I remember being a child and having occasional thoughts about something I thought would be nice to try, experience, create. Then immediately my core belief of unworthy would squash the thought with “who are you kidding” or “you could never do that, give it up”.
I told myself I didn’t have dreams. There was nothing I really wanted to do, experience, or create. I didn’t know it at the time, but this was to protect myself from experiencing a sense of longing, sadness, etc. that comes with hopelessness. If I didn’t want it, I couldn’t be upset or disappointed about not having it.
Over the years I’ve realized that without dreams hope cannot survive. We all have dreams, whether we acknowledge them to ourselves or not. Some realistic. Some a little more lofty.
Whatever your dreams are, dream it! If you shut down those desires you will never be able to experience them. Unless it just falls in your lap, which is pretty unlikely to happen 😉 .
I know it can be scary. I still sometimes have difficulty allowing myself to dream big. But, because I’ve allowed myself to imagine the possibility of things I once thought were impossible, I am living a life I never would have been able to dream of as a child, or even a young adult.

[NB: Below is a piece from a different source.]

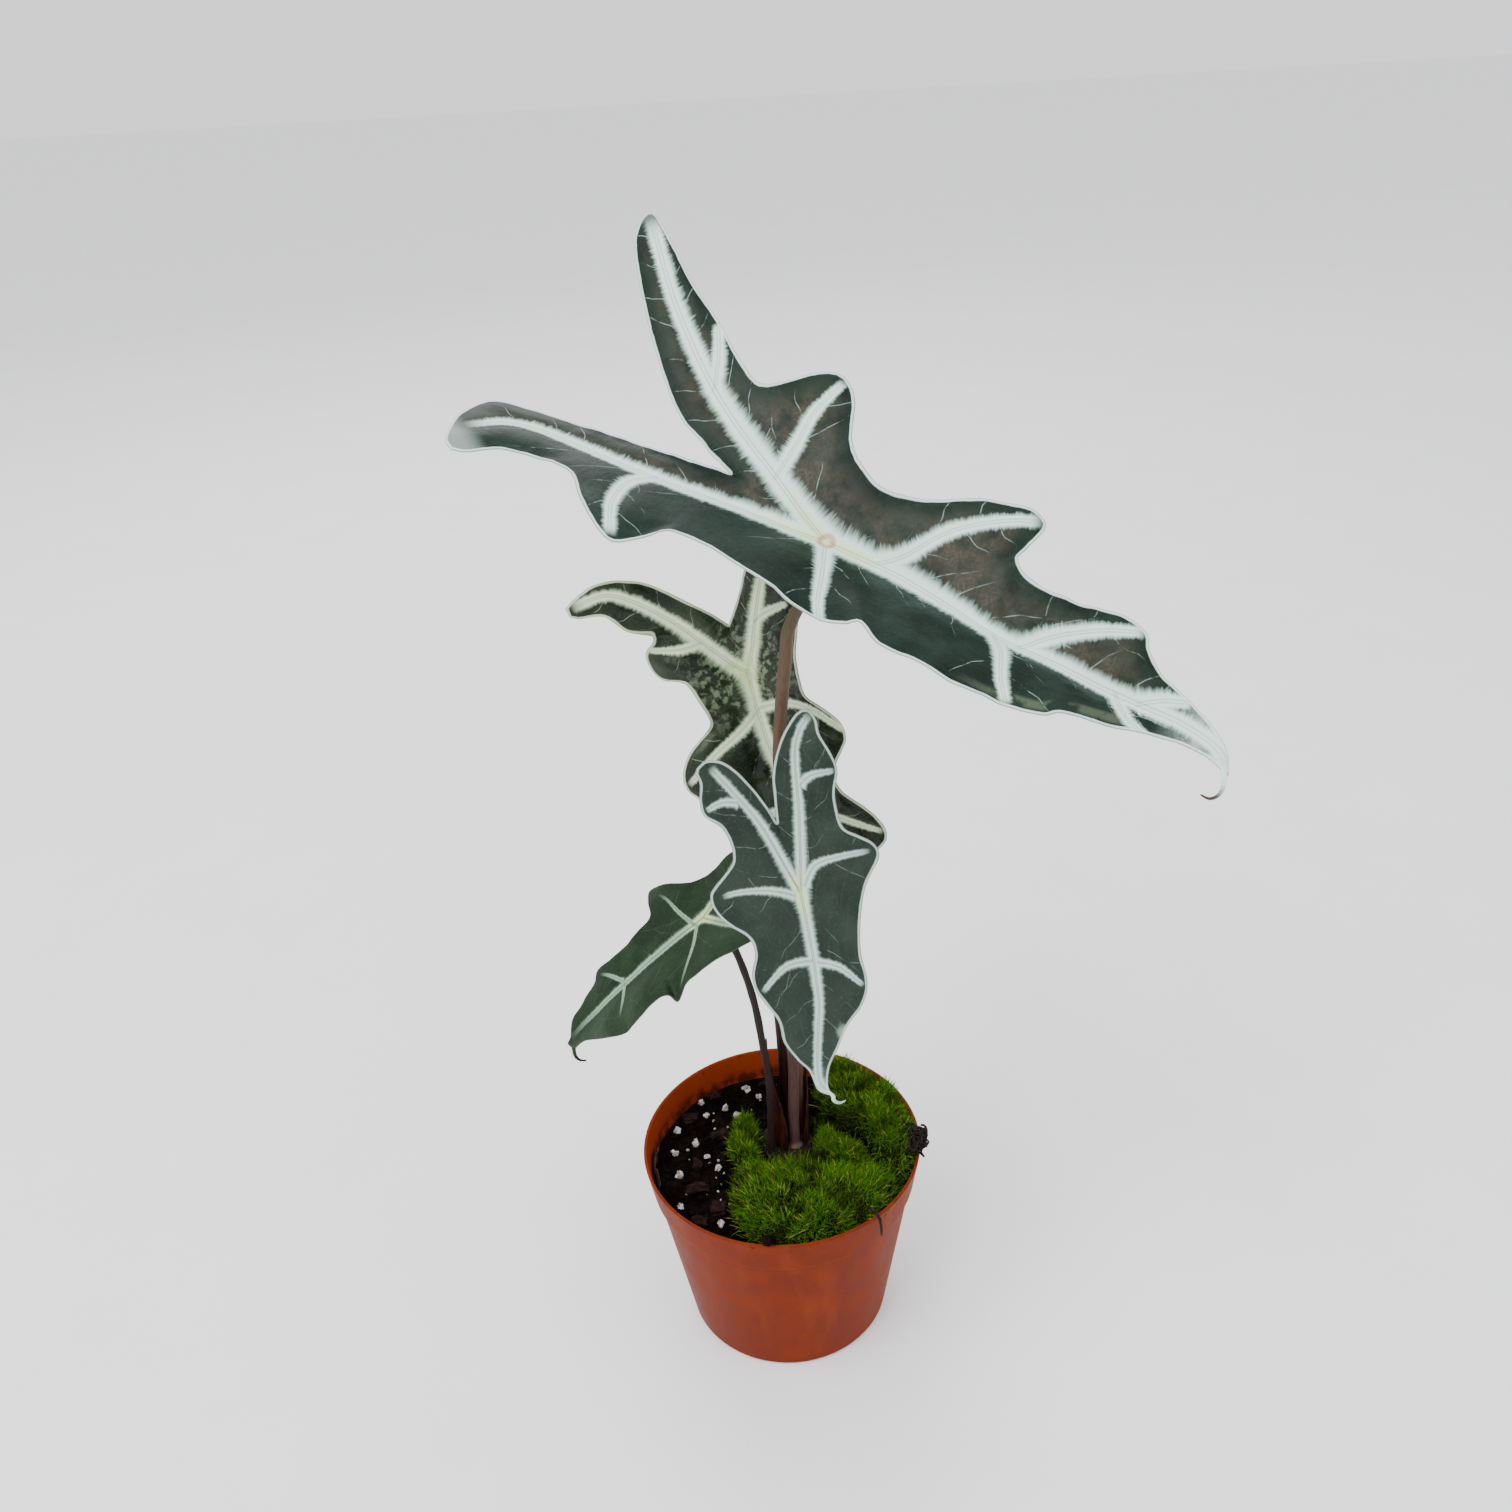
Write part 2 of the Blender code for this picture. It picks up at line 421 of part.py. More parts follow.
def build_blade(name, leaf, finish):
    """Closed thin blade: columns run from the veins to the edge, then the sheet is given its thickness."""
    along, left, face = leaf_axes(leaf)
    scale = leaf["length"] / 100
    points = []
    feet = {}
    columns = []

    def add(where, lift):
        points.append((where[0] * along + where[1] * left + lift * face) * scale + joint_place(leaf))
        return len(points) - 1

    for key, foot, rim in blade_points(leaf):
        if key not in feet:
            feet[key] = add(foot, base_lift(leaf, foot[0], foot[1]))
        column = [feet[key]]
        width = float(np.linalg.norm(rim[:2] - foot))
        for row in range(1, BLADE_ROWS + 1):
            share = row / BLADE_ROWS
            where = foot + (rim[:2] - foot) * share
            lift = base_lift(leaf, where[0], where[1]) + rim[2] * share ** 2
            column.append(add(where, lift + BLADE_PUFF * width * math.sin(math.pi * share)))
        columns.append(column)
    faces = []
    for this, following in zip(columns, columns[1:] + columns[:1]):
        for row in range(BLADE_ROWS):
            corners = [this[row], this[row + 1], following[row + 1], following[row]]
            faces.append(corners[:3])
            if corners[0] != corners[3]:
                faces.append([corners[0], corners[2], corners[3]])
    edge = [column[-1] for column in columns]
    return add_object(name, thickened(name, np.array(points), faces, edge), finish)


def thickened(name, points, faces, edge):
    """Closed solid made from a sheet: both faces stand off along its normals, less at its edge."""
    corners = points[np.array(faces)]
    face_normals = np.cross(corners[:, 1] - corners[:, 0], corners[:, 2] - corners[:, 0])
    normals = np.zeros_like(points)
    np.add.at(normals, np.array(faces), face_normals[:, None, :])
    normals /= np.linalg.norm(normals, axis=1)[:, None]
    half = np.full(len(points), 0.5 * BLADE_THICKNESS)
    half[edge] = 0.5 * BLADE_EDGE
    solid = np.concatenate([points + normals * half[:, None], points - normals * half[:, None]])
    count = len(points)
    under = [[corner + count for corner in reversed(each)] for each in faces]
    band = [[b, a, a + count, b + count] for a, b in zip(edge, edge[1:] + edge[:1])]
    return mesh_from(name, solid, faces + under + band)


def tube(name, path, radii, finish, sides=8, ends=None):
    """Round tube with flat ends through the points of a path, one radius for each point.

    ends: the directions that the two flat ends face along, where they aren't the path's own.
    """
    path = np.asarray(path, dtype=float)
    tangent = np.gradient(path, axis=0)
    tangent[0] = path[1] - path[0]
    tangent[-1] = path[-1] - path[-2]
    if ends:
        tangent[0], tangent[-1] = ends
    tangent /= np.linalg.norm(tangent, axis=1)[:, None]
    first = np.cross(tangent[0], (0.3, 1.0, 0.2))
    first /= np.linalg.norm(first)
    points = []
    for centre, direction, radius in zip(path, tangent, radii):
        first = first - direction * (first @ direction)
        first /= np.linalg.norm(first)
        second = np.cross(direction, first)
        for k in range(sides):
            angle = 2 * math.pi * k / sides
            points.append(centre + radius * (first * math.cos(angle) + second * math.sin(angle)))
    rings = len(path)
    faces = [[ring * sides + k, ring * sides + (k + 1) % sides,
              (ring + 1) * sides + (k + 1) % sides, (ring + 1) * sides + k]
             for ring in range(rings - 1) for k in range(sides)]
    faces.append(list(range(sides))[::-1])
    faces.append([(rings - 1) * sides + k for k in range(sides)])
    return add_object(name, mesh_from(name, points, faces), finish)


def build_petiole(name, leaf, finish, steps=16):
    """Leaf stalk from the rhizome's crown, ending square to the blade just under its joint."""
    face = leaf_axes(leaf)[2]
    joint = joint_place(leaf)
    first = leaf["petiole"][0]
    standoff = 0.5 * BLADE_THICKNESS + 2 * GAP
    route = [(first[0], first[1], CROWN_LEVEL + GAP)]
    route += [(x, y, CROWN_LEVEL + z) for x, y, z in leaf["petiole"]]
    route += [tuple(joint - face * (standoff + PETIOLE_APPROACH)), tuple(joint - face * standoff)]
    path = smooth_curve(route, np.linspace(0, len(route) - 1, steps))
    base, middle, top = leaf["petiole_radii"]
    radii = np.interp(np.linspace(0, 1, steps), (0, 0.2, 1), (base, middle, top))
    tube(name, path, radii, finish, ends=((0, 0, 1), face))


def build_sheath(name, start, end, height, finish):
    """Old leaf sheath: a thin upright wall curled round the petioles, its top edge rising to a point."""
    bends = 10
    rows = 4
    angles = np.radians(np.linspace(start, end, bends + 1))
    across = np.linspace(-1, 1, bends + 1)
    tops = height * (0.2 + 0.8 * (1 - np.abs(across)) ** 0.8)
    foot = CROWN_LEVEL + GAP
    points = []
    for radius in (SHEATH_RADIUS, SHEATH_RADIUS + SHEATH_WALL):
        for angle, top in zip(angles, tops):
            for row in range(rows + 1):
                points.append((STEM_AT[0] + radius * math.cos(angle), STEM_AT[1] + radius * math.sin(angle),
                               foot + top * row / rows))
    side = (bends + 1) * (rows + 1)
    loop = [(a, 0) for a in range(bends + 1)] + [(bends, r) for r in range(1, rows + 1)]
    loop += [(a, rows) for a in range(bends - 1, -1, -1)] + [(0, r) for r in range(rows - 1, 0, -1)]
    faces = []
    for a in range(bends):
        for row in range(rows):
            corner = a * (rows + 1) + row
            inner = [corner, corner + 1, corner + rows + 2, corner + rows + 1]
            faces.append(inner)
            faces.append([side + k for k in reversed(inner)])
    for (a, r), (b, s) in zip(loop, loop[1:] + loop[:1]):
        here = a * (rows + 1) + r
        there = b * (rows + 1) + s
        faces.append([here, there, side + there, side + here])
    return add_object(name, mesh_from(name, points, faces), finish)


# ---- on the soil ----
def ripple(angle, turns, phase):
    return math.sin(turns * angle + phase)


def dome(name, outline, crown, foot, height, finish, rough=0.0, seed=0.0):
    """Closed cushion: rings shrink from an outline to the crown as they rise, over a flat underside."""
    closed = outline + outline[:3]
    where = 1 + np.linspace(0, len(outline), MOSS_SEGMENTS, endpoint=False)
    rim = smooth_curve([outline[-1]] + closed, where)
    crown = np.asarray(crown, dtype=float)
    points = []
    for ring in range(MOSS_RINGS):
        share = ring / MOSS_RINGS
        lift = height * math.sqrt(1 - (1 - share) ** 2)
        for k, edge in enumerate(rim):
            angle = 2 * math.pi * k / MOSS_SEGMENTS
            bump = 1 + rough * ripple(angle, 5, seed + ring) * (ring > 0)
            x, y = edge + (crown - edge) * share
            points.append((x, y, foot + lift * bump))
    points += [(*crown, foot + height), (*crown, foot)]
    top, bottom = len(points) - 2, len(points) - 1
    faces = []
    for k in range(MOSS_SEGMENTS):
        nxt = (k + 1) % MOSS_SEGMENTS
        for ring in range(MOSS_RINGS - 1):
            a = ring * MOSS_SEGMENTS
            b = a + MOSS_SEGMENTS
            faces.append([a + k, a + nxt, b + nxt, b + k])
        last = (MOSS_RINGS - 1) * MOSS_SEGMENTS
        faces.append([last + k, last + nxt, top])
        faces.append([nxt, k, bottom])
    piece = add_object(name, mesh_from(name, points, faces), finish)
    face_outwards(piece.data)
    return piece


def face_outwards(mesh):
    shape = bmesh.new()
    shape.from_mesh(mesh)
    bmesh.ops.recalc_face_normals(shape, faces=shape.faces)
    shape.to_mesh(mesh)
    shape.free()


def grain(name, at, half, turn, foot, finish):
    """Perlite grain: a squashed, uneven icosphere with a flattened underside."""
    shape = bmesh.new()
    bmesh.ops.create_icosphere(shape, subdivisions=1, radius=half * MM)
    for vert in shape.verts:
        u, v = vert.co.x / (half * MM), vert.co.y / (half * MM)
        uneven = 1 + 0.16 * math.sin(5 * u + turn) * math.cos(4 * v)
        vert.co.x *= 1.1 * uneven
        vert.co.y *= 0.9 * uneven
        vert.co.z *= 0.8
    mesh = bpy.data.meshes.new(name)
    shape.to_mesh(mesh)
    shape.free()
    low = min(vert.co.z for vert in mesh.vertices)
    mesh.transform(Matrix.Rotation(math.radians(turn), 4, "Z"))
    mesh.transform(Matrix.Translation((at[0] * MM, at[1] * MM, (foot + GAP) * MM - low)))
    add_object(name, mesh, finish)


def chip(name, at, size, turn, foot, finish):
    """Bark chip: a flat split flake, narrower at one end and bevelled all round."""
    shape = bmesh.new()
    bmesh.ops.create_cube(shape, size=1.0)
    for vert in shape.verts:
        taper = 0.7 if vert.co.x > 0 else 1.0
        skew = 0.12 if vert.co.y > 0 else -0.05
        vert.co.x = (vert.co.x + skew) * size[0] * MM
        vert.co.y *= size[1] * taper * MM
        vert.co.z *= size[2] * (0.7 if vert.co.x > 0 and vert.co.z > 0 else 1.0) * MM
    bmesh.ops.bevel(shape, geom=list(shape.edges), offset=0.18 * size[2] * MM, segments=1, affect="EDGES")
    mesh = bpy.data.meshes.new(name)
    shape.to_mesh(mesh)
    shape.free()
    low = min(vert.co.z for vert in mesh.vertices)
    mesh.transform(Matrix.Rotation(math.radians(turn), 4, "Z"))
    mesh.transform(Matrix.Translation((at[0] * MM, at[1] * MM, (foot + GAP) * MM - low)))
    add_object(name, mesh, finish)


def build_rim_litter():
    """Dried root clump and soil crumb on the rim, a twig hanging over it, and a leaf scrap by the wall."""
    root = material("dried root", (0.03, 0.022, 0.017), 0.9)
    above = POT_HEIGHT + GAP
    right = POT_RIM_RADIUS
    dome("root_clump", [(right - 7.5, -16.5), (right - 1, -15), (right + 2.5, -9), (right + 1.5, -2),
                        (right - 3, 0), (right - 6, -6)], (right - 2, -8.5), above, 8.0, root, 0.2, 1.0)
    front = -POT_RIM_RADIUS
    dome("soil_crumb", [(-11.5, front + 3.5), (-10, front + 0.3), (-6, front - 0.6), (-4, front + 2),
                        (-6.5, front + 5)], (-7.5, front + 2), above, 3.2, root, 0.15, 2.0)
    turn = math.radians(-52)
    outward = np.array([math.cos(turn), math.sin(turn)])
    hang = ((-5, 2.2), (-1.5, 2.0), (1.2, 0.8), (2.3, -3), (2.6, -8))
    path = [(*(outward * (POT_RIM_RADIUS + reach)), POT_HEIGHT + rise) for reach, rise in hang]
    tube("twig", path, (0.5, 0.7, 0.7, 0.6, 0.4), root, 6)
    wall = band_radius(SOIL_LEVEL + 2, True) - 2.6
    scrap = []
    for angle in (172, 180, 188, 196):
        turn = math.radians(angle)
        scrap.append((wall * math.cos(turn), wall * math.sin(turn)))
    inner = [(x * (wall - 2.2) / wall, y * (wall - 2.2) / wall) for x, y in reversed(scrap)]
    crown = (0.5 * (scrap[1][0] + inner[1][0]), 0.5 * (scrap[1][1] + inner[1][1]))
    dome("leaf_scrap", scrap + inner, crown, SOIL_LEVEL + GAP, 8.0,
         material("dead leaf", (0.10, 0.075, 0.03), 0.8))


def main():
    build_pot()
    build_soil()
    build_rhizome()
    blade_finish = {
        "top": material("blade top", (0.028, 0.085, 0.062), 0.38),
        "back": material("blade back", (0.012, 0.028, 0.020), 0.28),
        "front": material("blade front", (0.050, 0.085, 0.075), 0.42),
        "left": material("blade left", (0.045, 0.11, 0.055), 0.45),
    }
    stalk_finish = {
        "top": material("petiole tan", (0.27, 0.14, 0.085), 0.5),
        "back": material("petiole dark", (0.07, 0.03, 0.024), 0.5),
        "front": material("petiole rose", (0.17, 0.085, 0.07), 0.5),
        "left": material("petiole umber", (0.05, 0.03, 0.025), 0.5),
    }
    for name, leaf in LEAVES.items():
        build_blade("blade_" + name, leaf, blade_finish[name])
        build_petiole("petiole_" + name, leaf, stalk_finish[name])
    sheath_finish = material("old sheath", (0.045, 0.012, 0.010), 0.6)
    build_sheath("sheath_tall", 112, 262, 62.0, sheath_finish)
    build_sheath("sheath_short", -42, 62, 48.0, sheath_finish)
    moss_finish = material("moss", (0.10, 0.20, 0.012), 0.9)
    for name, cushion in MOSS.items():
        outline = [spread_out(place) for place in cushion["outline"]]
        dome("moss_" + name, outline, spread_out(cushion["crown"]), SOIL_LEVEL + GAP, cushion["height"],
             moss_finish, 0.06, cushion["height"])
    perlite = material("perlite", (0.72, 0.70, 0.66), 0.85)
    for k, (x, y, half, turn) in enumerate(PERLITE):
        grain(f"perlite_{k + 1:02d}", spread_out((x, y)), half, turn, SOIL_LEVEL, perlite)
    bark = material("bark", (0.06, 0.035, 0.022), 0.9)
    for k, (x, y, length, width, height, turn) in enumerate(BARK):
        chip(f"bark_{k + 1}", spread_out((x, y)), (length, width, height), turn, SOIL_LEVEL, bark)
    build_rim_litter()


main()
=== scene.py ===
"""Looks of the potted alocasia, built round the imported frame.

Its pieces are the pot, the potting mix with its perlite and bark, the stump, the blades and stalks, the old
sheaths, the moss and the litter. Every surface is worked out in millimetres as whole numpy arrays and turned
into metres when its mesh is made.
"""
import math

import bpy
import numpy as np
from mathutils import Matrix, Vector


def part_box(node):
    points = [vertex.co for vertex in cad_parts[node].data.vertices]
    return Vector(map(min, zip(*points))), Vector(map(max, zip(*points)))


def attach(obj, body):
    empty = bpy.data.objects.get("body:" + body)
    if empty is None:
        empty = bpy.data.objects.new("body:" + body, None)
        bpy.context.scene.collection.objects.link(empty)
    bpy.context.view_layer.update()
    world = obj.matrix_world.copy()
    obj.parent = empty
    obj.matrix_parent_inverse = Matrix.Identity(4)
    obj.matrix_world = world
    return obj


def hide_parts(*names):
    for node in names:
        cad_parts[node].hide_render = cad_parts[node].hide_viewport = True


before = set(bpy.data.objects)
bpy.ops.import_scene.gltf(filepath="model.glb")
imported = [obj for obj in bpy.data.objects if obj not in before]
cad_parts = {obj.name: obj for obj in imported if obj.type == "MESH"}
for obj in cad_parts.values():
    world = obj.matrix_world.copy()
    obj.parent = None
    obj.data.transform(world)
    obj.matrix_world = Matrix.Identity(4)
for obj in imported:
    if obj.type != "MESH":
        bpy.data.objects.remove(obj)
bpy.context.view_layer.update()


def box_mm(node):
    """Lowest and highest corner of a node, in millimetres."""
    low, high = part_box(node)
    return np.array(low) * 1000, np.array(high) * 1000


# ---------------------------------------------------------------------------
# Studio: a camera a little above the plant, a pale seamless floor and three large soft lamps.
# The camera looks down on the plant from the front at about 29 degrees.
# ---------------------------------------------------------------------------
CAMERA_AT = (0.0, -0.471, 0.543)
CAMERA_RIGHT = np.array((0.99848, -0.02410, -0.04953))
CAMERA_UP = np.array((0.05500, 0.48590, 0.87228))
CAMERA_LENS = 34.67
SENSOR = 36.0
NEAREST_SEEN = 0.01


def unit(vectors):
    """The same directions with length 1."""
    return vectors / np.linalg.norm(vectors, axis=-1, keepdims=True)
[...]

It’s not because my life is perfect, though most days I feel like it couldn’t be much better. It’s that instead of feeling fear in those moments when a dream or desire shows up, I allow it, which allows me to have some pretty incredible experiences, meet some amazing people, and learn that I am worthy of my dreams.
Did you relate to the idea of not allowing yourself to dream? What fears hold you back from acknowledging or going after them? What would you try if you knew you could not fail?